Acupuncture helps in the recovery from a stroke, a cerebrovascular accident (CVA). Researchers from Guangdong Chinese Medicine School concluded that acupuncture significantly improves patient motor functioning and overall quality of life. Heilongjiang Traditional Chinese Medicine Second Affiliated Hospital researchers conducted an independent clinical trial and concluded that acupuncture is an effective treatment for functional hand impairment after a stroke. In another study, researchers from the Heilongjiang Provincial Academy of Chinese Medicine concluded that acupuncture is effective for the treatment of constipation due to a stroke.

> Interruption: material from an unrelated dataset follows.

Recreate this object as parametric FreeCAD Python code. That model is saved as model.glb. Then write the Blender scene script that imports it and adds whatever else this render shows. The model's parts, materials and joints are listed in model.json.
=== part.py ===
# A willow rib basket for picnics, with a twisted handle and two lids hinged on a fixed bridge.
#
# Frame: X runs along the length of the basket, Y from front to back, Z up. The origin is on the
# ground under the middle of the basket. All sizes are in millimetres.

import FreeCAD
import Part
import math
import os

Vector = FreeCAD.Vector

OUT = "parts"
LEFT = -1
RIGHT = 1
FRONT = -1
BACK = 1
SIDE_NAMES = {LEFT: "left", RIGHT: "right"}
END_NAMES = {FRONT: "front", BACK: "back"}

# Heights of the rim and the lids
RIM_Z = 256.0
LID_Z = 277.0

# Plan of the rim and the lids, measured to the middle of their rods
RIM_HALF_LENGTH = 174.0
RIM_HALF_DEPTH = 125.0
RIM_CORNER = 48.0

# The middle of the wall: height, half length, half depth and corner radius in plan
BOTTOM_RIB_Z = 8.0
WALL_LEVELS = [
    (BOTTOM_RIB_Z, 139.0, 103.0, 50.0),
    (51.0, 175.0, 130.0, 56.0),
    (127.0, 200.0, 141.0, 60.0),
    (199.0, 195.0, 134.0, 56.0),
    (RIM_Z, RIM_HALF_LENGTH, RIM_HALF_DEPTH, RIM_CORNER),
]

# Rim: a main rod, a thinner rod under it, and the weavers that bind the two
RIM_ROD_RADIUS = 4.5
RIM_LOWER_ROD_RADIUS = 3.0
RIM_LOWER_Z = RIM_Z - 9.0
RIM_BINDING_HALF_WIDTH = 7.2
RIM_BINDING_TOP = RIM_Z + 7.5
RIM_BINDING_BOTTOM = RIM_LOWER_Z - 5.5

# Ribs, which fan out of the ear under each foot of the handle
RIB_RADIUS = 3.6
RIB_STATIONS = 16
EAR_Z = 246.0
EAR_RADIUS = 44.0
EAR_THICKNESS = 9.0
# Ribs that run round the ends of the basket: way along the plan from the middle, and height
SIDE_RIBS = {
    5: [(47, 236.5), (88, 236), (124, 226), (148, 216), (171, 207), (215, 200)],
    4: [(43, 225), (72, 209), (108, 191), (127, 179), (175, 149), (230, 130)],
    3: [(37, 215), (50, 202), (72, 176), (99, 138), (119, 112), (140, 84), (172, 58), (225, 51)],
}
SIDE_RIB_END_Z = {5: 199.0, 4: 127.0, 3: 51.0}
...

Guangdong Chinese Medicine School researchers achieved a total effective rate of 90% using acupuncture with 46.67% of patients experiencing very significant motor improvements. Upper and lower limb motor functioning and the ability of patients to perform activities of daily living significantly improved. Brunnstrom Approach categorizations significantly improved for both upper and lower limb functioning. The Barthel Activities of Daily Living (ADL) index improved from a base average of 38.80 to 55.80.
A semi-protocolized acupuncture point prescription was applied to the patients. Manual acupuncture was applied to Neiguan (PC6). Lifting, thrusting, and twisting was applied to elicit deqi and manual stimulation continued for an additional three minutes after the arrival of deqi. Bird-pecking technique was applied to Renzhong (DU26). Lifting and thrusting was applied to Sanyinjiao (SP6) until the lower limbs twitched at least three times in response to the needling. Jiquan (HT1) and Chize (LU5) were stimulated until movement of the upper limbs was elicited at least three times. Weizhong (BL40) was needled next. Manual acupuncture was applied until there was lower limb twitching at least three times. The aforementioned Xing Nao Kai Qiao acupuncture technique was applied every other day. On alternating days, Bo’s abdominal acupuncture was applied.
Supplementary points were added for specific conditions on days when the Xing Nao Kai Qiao acupuncture was performed. For pseudobulbar palsy (inability to control facial movements), Fengchi (GB20) was added. For aphasia, Jinjin and Yuye were added. Yifeng (SJ17) and Fengchi (GB20) were added for dysphagia (difficulty swallowing). Jiache (ST6) was added for deviation of the mouth. For drooping of the eyelids (blepharoptosis), Yangbai (GB14) and Yuyao were added. For discomfort or a dragging sensation in the upper limbs, Quchi (LI11) and Waiguan (SJ5) were added. For spasticity of the fingers with an inability to stretch, Hegu (LI4) and Houxi (SI3) were added. Sensory disorders were treated with Bafeng and Baxie.